**** SUPPLIED DATA ****

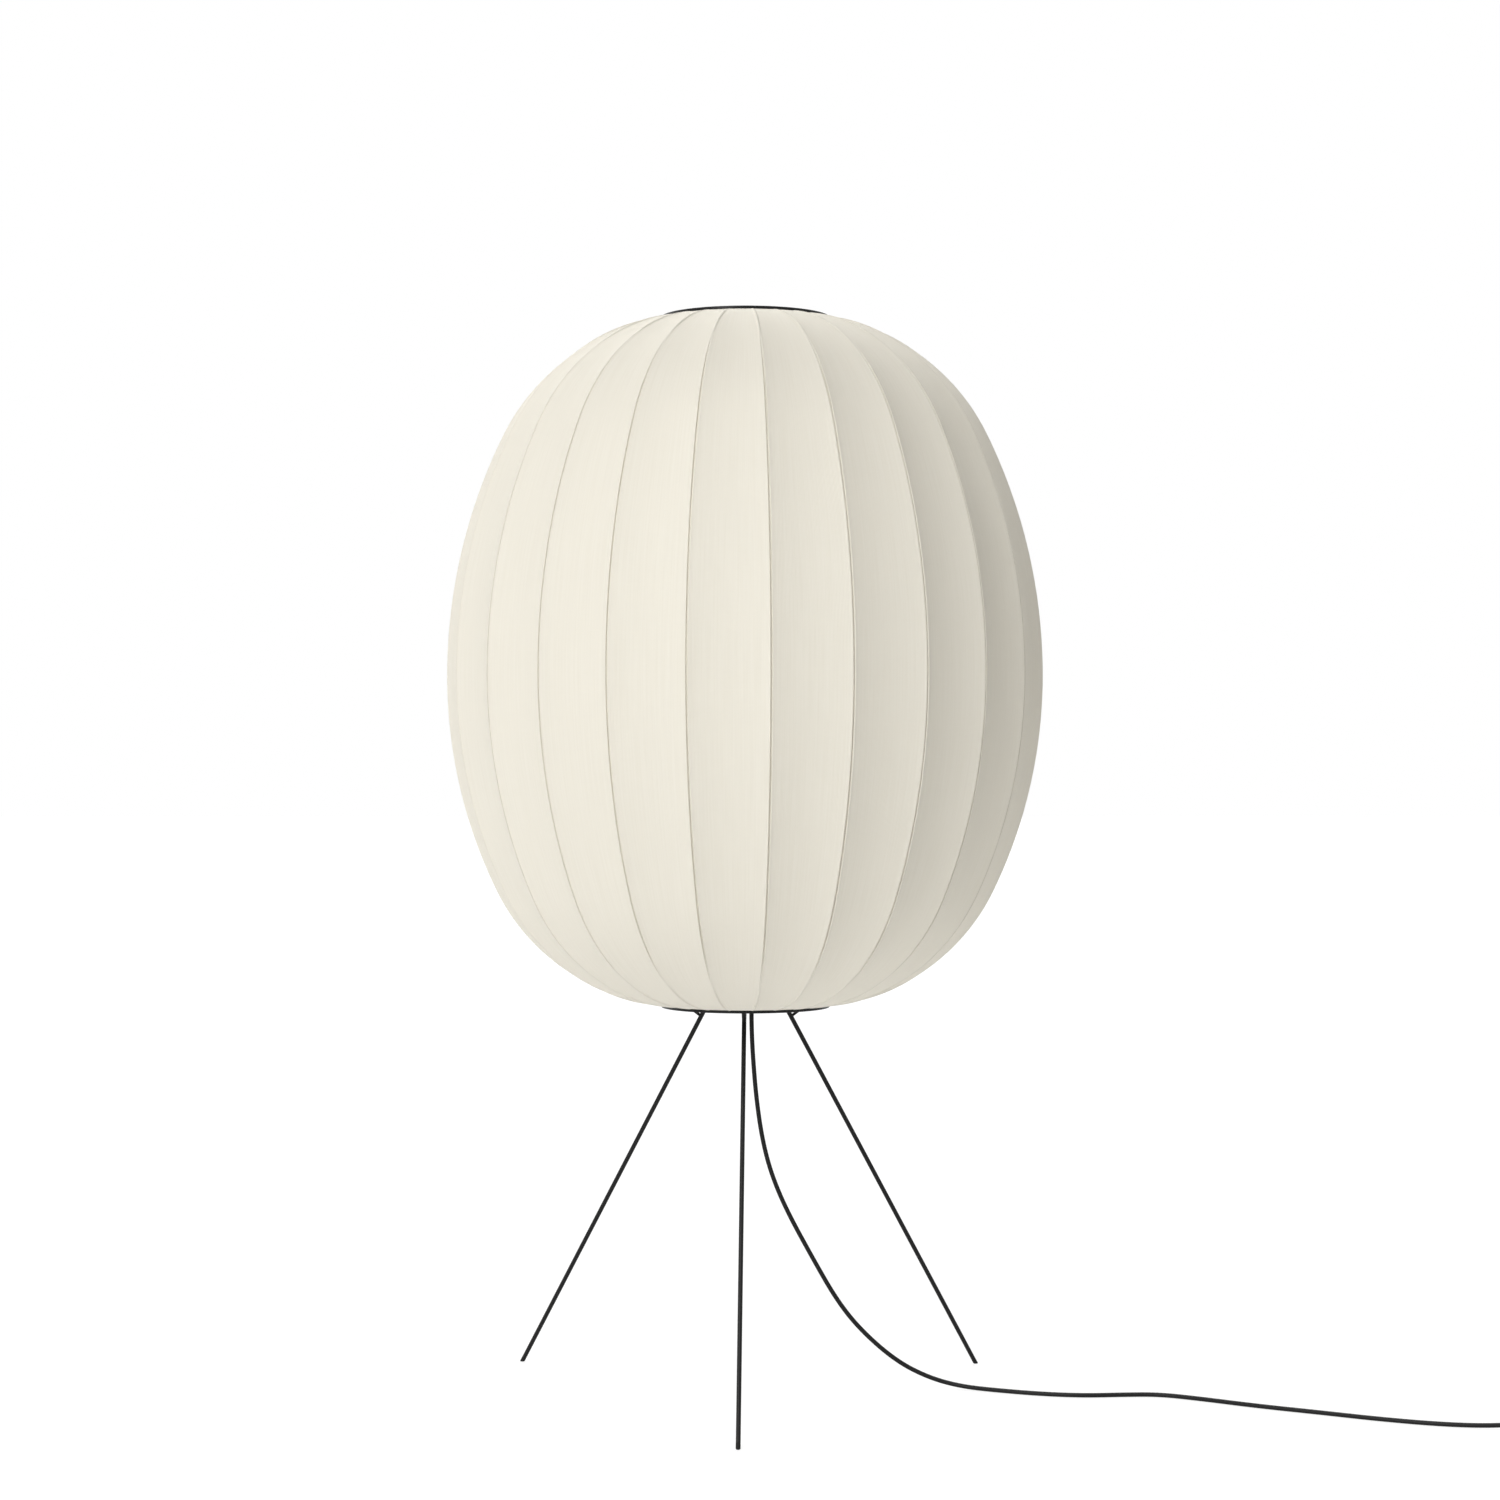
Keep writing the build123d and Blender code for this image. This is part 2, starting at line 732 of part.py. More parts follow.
bulb_foot = shell_foot + contact_rise + bulb_seat_gap
bulb_contact_top = bulb_foot + bulb_contact_height
bulb_cap_foot = bulb_contact_top + bulb_insulator_height
bulb_cap_top = bulb_cap_foot + bulb_cap_height
collar_top = bulb_cap_top + bulb_collar_height
cap_radius = bulb_cap_diameter / 2
cap_inner_radius = cap_radius - bulb_cap_wall
contact_radius = bulb_contact_diameter / 2
collar_radius = bulb_collar_diameter / 2
save(
    turned(
        ((bulb_foot, contact_radius), (bulb_contact_top, contact_radius), (bulb_cap_foot, cap_radius)),
    ),
    "bulb_base",
)
with BuildPart() as bulb_cap:
    with BuildSketch(Plane.XY.offset(bulb_cap_foot)):
        Circle(cap_radius)
        RegularPolygon(cap_inner_radius, turned_sides, mode=Mode.SUBTRACT)
    extrude(amount=bulb_cap_height)
save(bulb_cap, "bulb_cap")
save(turned(((bulb_cap_top, cap_radius), (collar_top, collar_radius))), "bulb_collar")

globe_radius = bulb_globe_diameter / 2
globe_centre = collar_top + sqrt(globe_radius**2 - collar_radius**2)


def globe_bands(radius):
    """Heights and radii of the globe from its seat on the collar to near its top."""
    seat = asin((collar_top - globe_centre) / globe_radius)
    crown = radians(90 - 90 / bulb_globe_bands)
    angles = [seat + (crown - seat) * n / bulb_globe_bands for n in range(bulb_globe_bands + 1)]
    return [(globe_centre + radius * sin(angle), radius * cos(angle)) for angle in angles]


globe_hollow = globe_bands(globe_radius - bulb_globe_wall)
globe_neck_radius = globe_hollow[0][1]
save(turned(globe_bands(globe_radius), [(collar_top, globe_neck_radius)] + globe_hollow), "bulb_globe")

# Cord: a plain round lead drawn with flats, in runs joined by arcs

cord_section_area = cord_sides / 2 * cord_radius**2 * sin(radians(360 / cord_sides))


def bend_radii(points):
    """The radius of the arc at each inner point of a route, from its shorter run and its turn."""
    radii = []
    for before, here, after in zip(points, points[1:], points[2:]):
        back = Vector(*here) - Vector(*before)
        ahead = Vector(*after) - Vector(*here)
        half_turn = radians(back.get_angle(ahead)) / 2
        radii.append(bend_share * min(back.length, ahead.length) / tan(half_turn))
    return radii


def report_cord(name, builder, length):
    """Print a cord's length and how its volume compares with its section times its length."""
    share = builder.part.volume / (cord_section_area * length)
    print(f"{name}: length {length:.0f} mm, volume share {share:.3f}")


def sweep_cord(name, points, tail=None):
    """Sweep the cord along a route of points, and along a further wire where one is given."""
    radii = bend_radii(points)
    print(f"{name}: bend radii {[round(radius) for radius in radii]}")
    with BuildPart() as piece:
        with BuildLine() as route:
            FilletPolyline(*points, radius=radii)
            if tail:
                add(tail)
        with BuildSketch(Plane(route.line @ 0, z_dir=route.line % 0)):
            RegularPolygon(cord_radius, cord_sides)
        sweep()
    report_cord(name, piece, sum(edge.length for edge in route.edges()))
    save(piece, name)


inner_points = (
    (*cord_exit, base_height),
    (*cord_exit, base_height + 22),
    (0, 0, grip_foot - grip_entry),
    (0, 0, cap_top),
)
sweep_cord("cord_inner", inner_points)

switch_x, switch_y = switch_centre
relief_reach = switch_length / 2 + relief_length
switch_entry = (switch_x - relief_reach, switch_y, switch_axis_height)
switch_leave = (switch_x + relief_reach, switch_y, switch_axis_height)
sweep_cord("cord_lead", lead_points + (switch_entry,))

# Foot switch: base with both strain reliefs, cover, and a round rocker button

relief_root_radius = relief_root_diameter / 2
relief_tip_radius = relief_tip_diameter / 2
switch_inner = (
    switch_length - 2 * switch_wall,
    switch_width - 2 * switch_wall,
    switch_corner - switch_wall,
)


def add_relief(end, outwards, axis_height, length):
    """A round strain relief along X or Y, from its root at a housing to its tip at the cord."""
    plane = Plane((*end, axis_height), z_dir=(*outwards, 0))
    with BuildPart() as relief:
        with BuildSketch(plane):
            RegularPolygon(relief_root_radius, turned_sides)
        with BuildSketch(plane.offset(length)):
            RegularPolygon(relief_tip_radius, turned_sides)
        loft(ruled=True)
    return relief.part


with BuildPart() as switch_base:
    with BuildSketch(Plane.XY):
        with Locations(switch_centre):
            RectangleRounded(switch_length, switch_width, switch_corner)
    extrude(amount=switch_split)
    with BuildSketch(Plane.XY.offset(switch_wall)):
        with Locations(switch_centre):
            RectangleRounded(*switch_inner)
    extrude(amount=switch_split, mode=Mode.SUBTRACT)
    for way in (-1, 1):
        relief_root = (switch_x + way * switch_length / 2, switch_y)
        add(add_relief(relief_root, (way, 0), switch_axis_height, relief_length))
save(switch_base, "switch_base")

button_radius = button_diameter / 2
with BuildPart() as switch_cover:
    with BuildSketch(Plane.XY.offset(switch_split)):
        with Locations(switch_centre):
            RectangleRounded(switch_length, switch_width, switch_corner)
    extrude(amount=switch_height - switch_split)
    chamfer(switch_cover.faces().sort_by(Axis.Z)[-1].edges(), switch_wall)
    with BuildSketch(Plane.XY.offset(switch_split)):
        with Locations(switch_centre):
            RectangleRounded(*switch_inner)
    extrude(amount=switch_height - switch_split - 2 * switch_wall, mode=Mode.SUBTRACT)
    with BuildSketch(Plane.XY.offset(switch_split)):
        with Locations(switch_centre):
            RegularPolygon(button_radius + button_play, turned_sides)
    extrude(amount=switch_height, mode=Mode.SUBTRACT)
save(switch_cover, "switch_cover")

flange_top = switch_height - 2 * switch_wall - button_play
flange_foot = flange_top - button_flange_height
button_top = switch_height + button_rise
save(
    turned(
        (
            (flange_foot, button_radius + button_flange),
            (flange_top, button_radius + button_flange),
            (flange_top, button_radius),
            (button_top, button_radius),
        ),
        centre=switch_centre,
    ),
    "switch_button",
)

# Coil: half turns on alternating centres, spiralling in on the floor, up a layer and out again


def coil_half_turns():
    """Start x, end x, start height and end height of each half turn, from the coil's start to its end."""
    x = coil_start[0]
    low = cord_radius
    high = cord_radius + coil_layer_step
    narrowing = coil_pitch / 2
    radii = [coil_radius - narrowing * n for n in range(coil_half_turns_in + 1)]
    radii += [radii[-1] + narrowing * (n + 1) for n in range(coil_half_turns_out)]
    turns = []
    for number, radius in enumerate(radii):
        way = -1 if number % 2 == 0 else 1
        start_z = low if number <= coil_half_turns_in else high
        end_z = low if number < coil_half_turns_in else high
        turns.append((x, x + way * 2 * radius, start_z, end_z))
        x += way * 2 * radius
    return turns


def coil_wire():
    """The coil's centre line with its straight end run; a half turn is one arc, or two where it climbs."""
    y = coil_start[1]
    with BuildLine() as wire:
        for start_x, end_x, start_z, end_z in coil_half_turns():
            way = 1 if end_x < start_x else -1
            radius = abs(end_x - start_x) / 2
            middle_x = (start_x + end_x) / 2
            rise = end_z - start_z
            reach = sqrt(radius**2 + (rise / 2) ** 2)
            middle = (middle_x, y + way * reach, (start_z + end_z) / 2)
            if rise:
                TangentArc((start_x, y, start_z), middle, tangent=(0, way, 0))
                TangentArc((end_x, y, end_z), middle, tangent=(0, way, 0))
            else:
                ThreePointArc((start_x, y, start_z), middle, (end_x, y, end_z))
        Line((end_x, y, end_z), (end_x, y + coil_end_run, end_z))
    return wire.line


def least_gap(points):
    """The least gap of a cord to itself, between sampled points that are not neighbours along it."""
    away = round(4 * cord_diameter / gap_sample_step)
    return min(
        dist(one, other) for number, one in enumerate(points) for other in points[number + away :]
    ) - cord_diameter


link_points = (
    switch_leave,
    (961.0, -183.0, 6.0),
    (976.0, -175.5, 4.5),
    (990.0, -158.0, 2.5),
    (993.0, -140.0, 2.5),
    (*coil_start, cord_radius),
)
coil_line = coil_wire()
sweep_cord("cord_coil", link_points, coil_line)
coil_route = Wire(coil_line.edges())
sample_count = round(coil_route.length / gap_sample_step)
samples = [
    tuple(coil_route.position_at(coil_route.length * n / sample_count, position_mode=PositionMode.LENGTH))
    for n in range(sample_count + 1)
]
print(f"coil: length {coil_route.length:.0f} mm, least gap to itself {least_gap(samples):.2f} mm")

# Plug: a flat two-pin body with its strain relief, and pins with insulating sleeves at their roots

plug_axis = cord_radius + coil_layer_step
plug_x = coil_half_turns()[-1][1]
plug_relief_tip = coil_start[1] + coil_end_run
plug_foot = plug_relief_tip + relief_length
plug_nose = plug_foot + plug_length
pin_sleeve_end = plug_nose + pin_sleeve_length

with BuildPart() as plug_body:
    with BuildSketch(Plane.XY):
        Polygon(
            (plug_x - plug_tip_width / 2, plug_foot),
            (plug_x + plug_tip_width / 2, plug_foot),
            (plug_x + plug_width / 2, plug_foot + plug_length / 2),
            (plug_x + plug_width / 2, plug_nose),
            (plug_x - plug_width / 2, plug_nose),
            (plug_x - plug_width / 2, plug_foot + plug_length / 2),
            align=None,
        )
    extrude(amount=2 * plug_axis)
    chamfer(plug_body.edges().filter_by(Axis.Z, reverse=True), plug_edge)
    with BuildSketch(Plane((plug_x, plug_nose, plug_axis), x_dir=(1, 0, 0), z_dir=(0, -1, 0))):
        with GridLocations(pin_spacing, 1, 2, 1):
            RegularPolygon((pin_sleeve_diameter + relief_play) / 2, turned_sides)
    extrude(amount=pin_seat, mode=Mode.SUBTRACT)
    add(add_relief((plug_x, plug_foot), (0, -1), plug_axis, relief_length))
save(plug_body, "plug_body")

with BuildPart() as plug_pins:
    with BuildSketch(Plane((plug_x, plug_nose - pin_seat, plug_axis), x_dir=(1, 0, 0), z_dir=(0, 1, 0))):
        with GridLocations(pin_spacing, 1, 2, 1):
            RegularPolygon(pin_sleeve_diameter / 2, turned_sides)
    extrude(amount=pin_seat + pin_sleeve_length)
    with BuildSketch(Plane((plug_x, pin_sleeve_end, plug_axis), x_dir=(1, 0, 0), z_dir=(0, 1, 0))):
        with GridLocations(pin_spacing, 1, 2, 1):
            Circle(pin_diameter / 2)
    extrude(amount=pin_length - pin_sleeve_length)
    chamfer(plug_pins.faces().sort_by(Axis.Y)[-2:].edges(), pin_diameter / 8)
save(plug_pins, "plug_pins")
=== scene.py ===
"""Knitted floor lamp: visible pieces, finishes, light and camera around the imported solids."""

import json
import math

import bmesh
import bpy
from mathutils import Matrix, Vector


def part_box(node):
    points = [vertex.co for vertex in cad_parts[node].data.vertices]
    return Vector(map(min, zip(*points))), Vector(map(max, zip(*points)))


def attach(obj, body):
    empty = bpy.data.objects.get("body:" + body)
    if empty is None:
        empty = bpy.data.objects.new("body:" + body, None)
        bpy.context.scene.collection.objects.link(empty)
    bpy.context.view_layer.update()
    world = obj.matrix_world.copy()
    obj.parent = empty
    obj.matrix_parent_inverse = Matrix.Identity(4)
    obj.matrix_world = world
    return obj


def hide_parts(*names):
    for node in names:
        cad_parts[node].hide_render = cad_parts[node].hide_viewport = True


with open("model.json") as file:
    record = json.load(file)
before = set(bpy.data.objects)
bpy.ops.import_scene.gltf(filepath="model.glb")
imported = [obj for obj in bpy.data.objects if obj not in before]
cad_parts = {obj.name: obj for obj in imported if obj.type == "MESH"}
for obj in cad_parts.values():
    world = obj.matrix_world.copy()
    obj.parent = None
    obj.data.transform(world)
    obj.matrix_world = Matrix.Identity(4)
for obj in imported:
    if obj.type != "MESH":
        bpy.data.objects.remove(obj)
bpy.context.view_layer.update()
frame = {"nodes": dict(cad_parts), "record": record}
nodes = frame["nodes"]
record = frame["record"]
scene = bpy.context.scene
BODY_OF = {node: body for body, names in record["behaviour"]["bodies"].items() for node in names}
SLOT_OF = {part["node"]: part["material_slot"] for part in record["subparts"]}


# Camera: level, a little right of the front leg, as fitted to the photograph

CAMERA_DISTANCE = 3.4395
CAMERA_HEIGHT = 0.6966
CAMERA_TURN = math.radians(1.4)

camera_data = bpy.data.cameras.new("camera")
camera_data.lens = 75.47
camera_data.sensor_width = 36.0
camera_data.shift_x = 0.00305
camera_data.shift_y = 0.0013
camera = bpy.data.objects.new("camera", camera_data)
camera.location = (
    CAMERA_DISTANCE * math.sin(CAMERA_TURN),
    -CAMERA_DISTANCE * math.cos(CAMERA_TURN),
    CAMERA_HEIGHT,
)
camera.rotation_euler = (math.radians(90), 0, CAMERA_TURN)
scene.collection.objects.link(camera)
scene.camera = camera


# Helpers for meshes, curves and materials

def link(obj, replaces, body="lamp"):
    """Put a piece in the scene on its body and the solids it stands for."""
    scene.collection.objects.link(obj)
    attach(obj, body)
    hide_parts(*replaces)
    return obj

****

[TASK]: Take the listing above and repeat exactly the lines from the one containing "pin_diameter / 8)" through the one containing "obj.parent = empty", both included.

[PROBLEM SOLUTION]:
    chamfer(plug_pins.faces().sort_by(Axis.Y)[-2:].edges(), pin_diameter / 8)
save(plug_pins, "plug_pins")
=== scene.py ===
"""Knitted floor lamp: visible pieces, finishes, light and camera around the imported solids."""

import json
import math

import bmesh
import bpy
from mathutils import Matrix, Vector


def part_box(node):
    points = [vertex.co for vertex in cad_parts[node].data.vertices]
    return Vector(map(min, zip(*points))), Vector(map(max, zip(*points)))


def attach(obj, body):
    empty = bpy.data.objects.get("body:" + body)
    if empty is None:
        empty = bpy.data.objects.new("body:" + body, None)
        bpy.context.scene.collection.objects.link(empty)
    bpy.context.view_layer.update()
    world = obj.matrix_world.copy()
    obj.parent = empty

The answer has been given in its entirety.